SQLite makes this especially clean. Each customer has their own database file, so schema migrations roll out one customer at a time. If a migration breaks something, one customer is affected instead of everyone. Replicate to S3 with walrust for durability and you've got a real data layer without running Postgres. It's like giving every customer their own Honda Accord instead of putting everyone on a bus. The bus is cheaper if it's always full, but it's never full.

The obvious limitation right now is that tenement runs on one server, and one server is a single point of failure. I'm working on a fleet orchestrator called slum that sits in front of multiple tenement servers and routes tenants to the right one based on capacity, geography, or failover requirements.

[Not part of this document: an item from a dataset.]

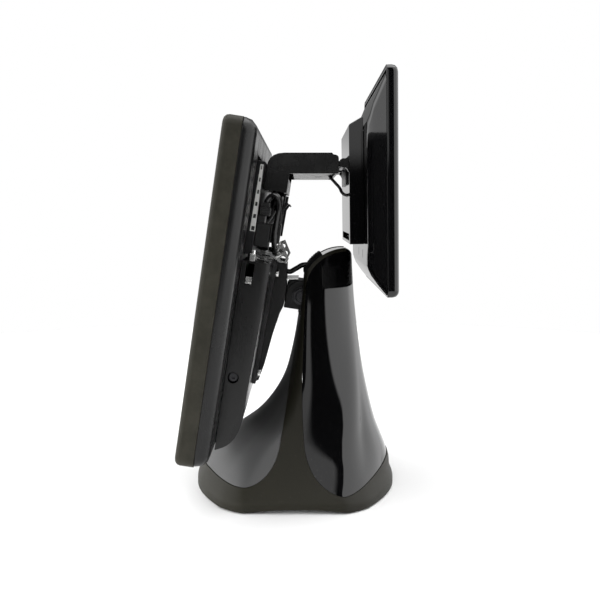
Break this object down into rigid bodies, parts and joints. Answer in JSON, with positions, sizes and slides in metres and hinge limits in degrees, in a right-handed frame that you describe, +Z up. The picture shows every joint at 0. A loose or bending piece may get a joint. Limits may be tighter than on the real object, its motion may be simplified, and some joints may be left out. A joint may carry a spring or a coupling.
{
  "type": "pos touchscreen terminal",
  "caption": "Touchscreen till terminal on a saddle-shaped stand, with a tilting main screen, a bent rear arm and a smaller customer display that tilts behind it.",
  "frame": {"origin": "on the table under the middle of the stand", "axes": "+Z up, +X to the right of a cashier who faces the main screen, -Y towards the cashier and +Y towards the customer"},
  "size_m": [0.36, 0.2046, 0.4066],
  "materials": {
    "matte_moulding": "fine-grained warm charcoal ABS",
    "satin_moulding": "satin dark grey ABS",
    "gloss_moulding": "piano-black gloss ABS",
    "black_casting": "powder-coated casting",
    "steel_plate": "zinc-plated steel",
    "nickel": "bright nickel plate",
    "tray_aluminium": "plain sheet",
    "screen_glass": "dark polished touch glass",
    "display_module": "display module in its frame",
    "circuit_board": "solder-masked board",
    "connector_plastic": "moulded black nylon",
    "rubber": "soft black rubber",
    "cable_jacket": "black PVC cable jacket"
  },
  "bodies": {
    "stand": {"stand_saddle": "matte_moulding", "front_panel": "gloss_moulding", "rear_panel": "gloss_moulding", "head_cap": "gloss_moulding", "cable_grommet": "rubber", "base_plate": "steel_plate", "rubber_foot_1": "rubber", "rubber_foot_2": "rubber", "rubber_foot_3": "rubber", "rubber_foot_4": "rubber", "stand_column": "steel_plate", "column_screw_1": "nickel", "column_screw_2": "nickel", "hinge_fork": "black_casting", "hinge_shaft": "steel_plate", "friction_washer_left": "steel_plate", "hinge_nut_left": "nickel", "friction_washer_right": "steel_plate", "hinge_nut_right": "nickel", "base_socket": "connector_plastic", "neck_cable": "cable_jacket"},
    "terminal": {"front_bezel": "matte_moulding", "touch_glass": "screen_glass", "lcd_panel": "display_module", "rear_shell": "satin_moulding", "chassis_tray": "tray_aluminium", "rear_housing": "satin_moulding", "side_screw_left": "nickel", "side_screw_right": "nickel", "cover_stud_left": "nickel", "cover_stud_right": "nickel", "mainboard": "circuit_board", "heat_sink": "tray_aluminium", "storage_drive": "tray_aluminium", "speaker": "connector_plastic", "port_block_right": "connector_plastic", "port_block_left": "connector_plastic", "power_plug": "connector_plastic", "cable_header": "connector_plastic", "tilt_bracket": "black_casting", "bracket_screw_1": "nickel", "bracket_screw_2": "nickel", "bracket_screw_3": "nickel", "bracket_screw_4": "nickel", "neck_block": "black_casting", "gusset_plate": "nickel", "arm_body": "satin_moulding", "arm_cover": "satin_moulding", "arm_screw_1": "nickel", "arm_screw_2": "nickel", "customer_hinge_pin": "steel_plate", "arm_cable": "cable_jacket"},
    "power_key": {"power_button": "gloss_moulding"},
    "customer_display": {"customer_bezel": "gloss_moulding", "customer_glass": "screen_glass", "customer_lcd": "display_module", "customer_shell": "gloss_moulding", "customer_box": "gloss_moulding", "customer_hinge_leaf": "steel_plate", "customer_board": "circuit_board"}
  },
  "joints": [
    {"name": "main_tilt", "type": "hinge", "parent": "stand", "child": "terminal", "pos_m": [0, 0.006, 0.196], "axis": [-1, 0, 0], "range_deg": [-2, 25], "deforming": ["neck_cable"]},
    {"name": "customer_tilt", "type": "hinge", "parent": "terminal", "child": "customer_display", "pos_m": [0, 0.046, 0.3255], "axis": [1, 0, 0], "range_deg": [0, 25], "deforming": ["arm_cable"]},
    {"name": "power_button_press", "type": "slide", "parent": "terminal", "child": "power_key", "axis": [0, 0.1513, 0.9885], "range_m": [0, 0.0008], "stiffness_N_per_m": 1500, "springref_m": -0.0006}
  ]
}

This is interesting to me because the failover strategy can vary per tenant. A free-tier customer might get cold failover, where slum re-spawns them on a surviving server if their primary goes down. A paying customer could get warm standby, with their process pre-spawned on a secondary server so the switchover is instant. And if someone needs active-active across multiple servers, their app handles shared state with something like haqlite for SQLite replication while slum handles the routing. You'd be offering three tiers of reliability from the same infrastructure, which feels like the right shape for a product.

The end state I'm aiming for is two servers, an S3 bucket, and a highly available multi-tenant platform that costs maybe $15/month. I genuinely don't know if that's achievable, but it seems like the right thing to try.

cargo install tenement-cli

The examples directory has working setups in Python, Node.js, and Go. The multi-runtime example runs all three at once with a 56-test integration script. Full docs at tenement.dev.